Only the lines from the one containing "What build123d script" to the end of the entries should be written out, each exactly as it stands, both ends included.

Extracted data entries
***
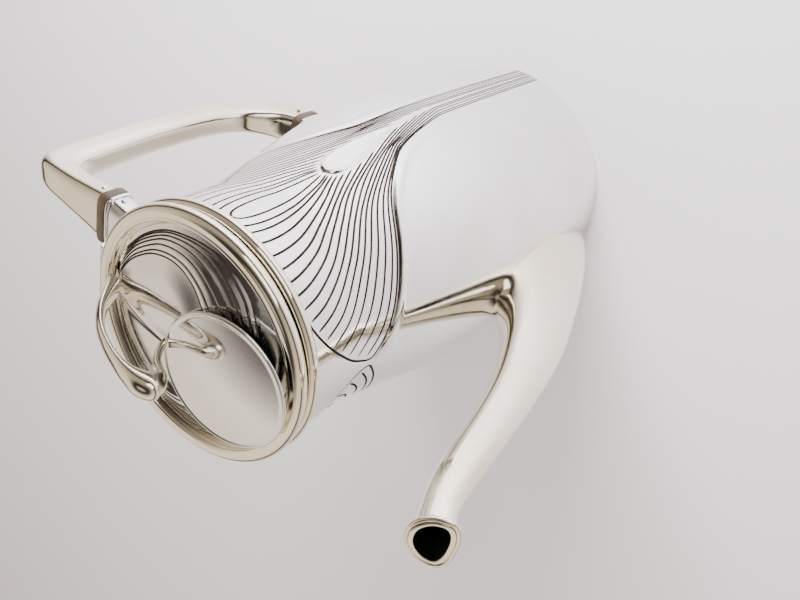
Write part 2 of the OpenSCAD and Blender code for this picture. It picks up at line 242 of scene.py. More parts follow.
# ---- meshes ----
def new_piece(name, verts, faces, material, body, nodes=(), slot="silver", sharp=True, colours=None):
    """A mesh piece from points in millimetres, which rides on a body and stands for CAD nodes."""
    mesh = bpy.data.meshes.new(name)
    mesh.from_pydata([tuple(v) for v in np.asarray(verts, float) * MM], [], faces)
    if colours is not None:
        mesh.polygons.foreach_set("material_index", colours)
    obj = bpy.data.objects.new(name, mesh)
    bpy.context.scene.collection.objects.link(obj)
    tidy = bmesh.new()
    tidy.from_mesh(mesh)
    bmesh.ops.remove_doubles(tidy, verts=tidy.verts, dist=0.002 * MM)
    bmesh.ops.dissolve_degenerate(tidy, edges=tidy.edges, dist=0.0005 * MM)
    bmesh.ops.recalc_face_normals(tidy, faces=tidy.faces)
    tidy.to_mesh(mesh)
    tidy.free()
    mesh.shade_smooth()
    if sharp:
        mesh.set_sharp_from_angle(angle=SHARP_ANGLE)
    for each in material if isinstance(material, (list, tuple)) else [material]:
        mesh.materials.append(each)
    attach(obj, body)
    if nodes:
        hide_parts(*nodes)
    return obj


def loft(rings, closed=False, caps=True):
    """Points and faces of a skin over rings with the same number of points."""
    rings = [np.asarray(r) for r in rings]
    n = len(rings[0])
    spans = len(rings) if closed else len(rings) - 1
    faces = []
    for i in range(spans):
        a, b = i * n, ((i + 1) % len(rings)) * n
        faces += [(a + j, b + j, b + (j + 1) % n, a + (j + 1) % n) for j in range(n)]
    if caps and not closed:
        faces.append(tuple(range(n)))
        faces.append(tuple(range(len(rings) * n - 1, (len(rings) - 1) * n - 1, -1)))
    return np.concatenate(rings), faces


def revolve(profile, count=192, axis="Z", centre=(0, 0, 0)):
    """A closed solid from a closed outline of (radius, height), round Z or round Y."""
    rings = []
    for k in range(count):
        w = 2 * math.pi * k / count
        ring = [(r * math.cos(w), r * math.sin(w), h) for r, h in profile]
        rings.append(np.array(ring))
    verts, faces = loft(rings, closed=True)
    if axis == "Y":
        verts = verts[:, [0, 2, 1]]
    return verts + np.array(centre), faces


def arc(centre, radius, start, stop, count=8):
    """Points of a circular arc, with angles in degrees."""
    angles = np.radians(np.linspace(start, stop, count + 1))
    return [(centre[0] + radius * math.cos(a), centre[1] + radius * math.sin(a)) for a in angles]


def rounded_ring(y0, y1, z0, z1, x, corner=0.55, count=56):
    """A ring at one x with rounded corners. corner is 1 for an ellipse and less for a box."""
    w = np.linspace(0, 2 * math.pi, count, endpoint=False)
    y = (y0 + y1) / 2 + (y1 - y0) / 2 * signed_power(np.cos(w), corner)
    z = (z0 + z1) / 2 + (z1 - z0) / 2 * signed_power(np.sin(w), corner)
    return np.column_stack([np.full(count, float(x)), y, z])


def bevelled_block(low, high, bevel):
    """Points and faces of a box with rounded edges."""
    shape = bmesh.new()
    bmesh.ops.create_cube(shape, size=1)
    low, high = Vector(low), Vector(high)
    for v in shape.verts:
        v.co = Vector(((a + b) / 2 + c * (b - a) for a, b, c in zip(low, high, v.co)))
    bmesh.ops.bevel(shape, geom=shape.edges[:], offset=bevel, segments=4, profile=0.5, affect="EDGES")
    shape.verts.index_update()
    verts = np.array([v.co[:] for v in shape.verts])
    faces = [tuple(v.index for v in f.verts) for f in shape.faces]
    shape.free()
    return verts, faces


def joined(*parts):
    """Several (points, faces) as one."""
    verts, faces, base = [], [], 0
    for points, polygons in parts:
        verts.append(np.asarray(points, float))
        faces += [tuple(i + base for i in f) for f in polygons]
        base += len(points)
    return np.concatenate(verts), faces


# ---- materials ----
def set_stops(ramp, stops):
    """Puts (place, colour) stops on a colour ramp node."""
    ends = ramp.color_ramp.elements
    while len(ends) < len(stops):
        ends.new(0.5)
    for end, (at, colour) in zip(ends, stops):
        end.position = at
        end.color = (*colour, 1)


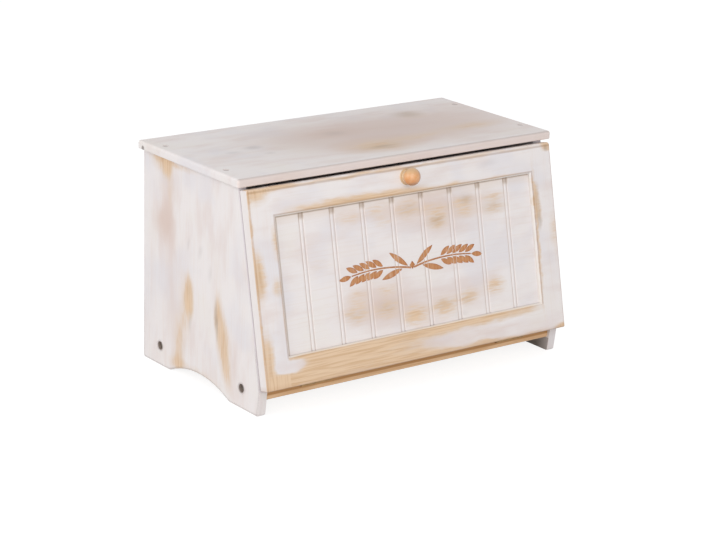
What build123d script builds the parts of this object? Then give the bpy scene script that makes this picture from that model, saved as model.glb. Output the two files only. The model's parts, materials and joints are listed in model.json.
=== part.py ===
***
§ ANSWER TO THIS EXERCISE
What build123d script builds the parts of this object? Then give the bpy scene script that makes this picture from that model, saved as model.glb. Output the two files only. The model's parts, materials and joints are listed in model.json.
=== part.py ===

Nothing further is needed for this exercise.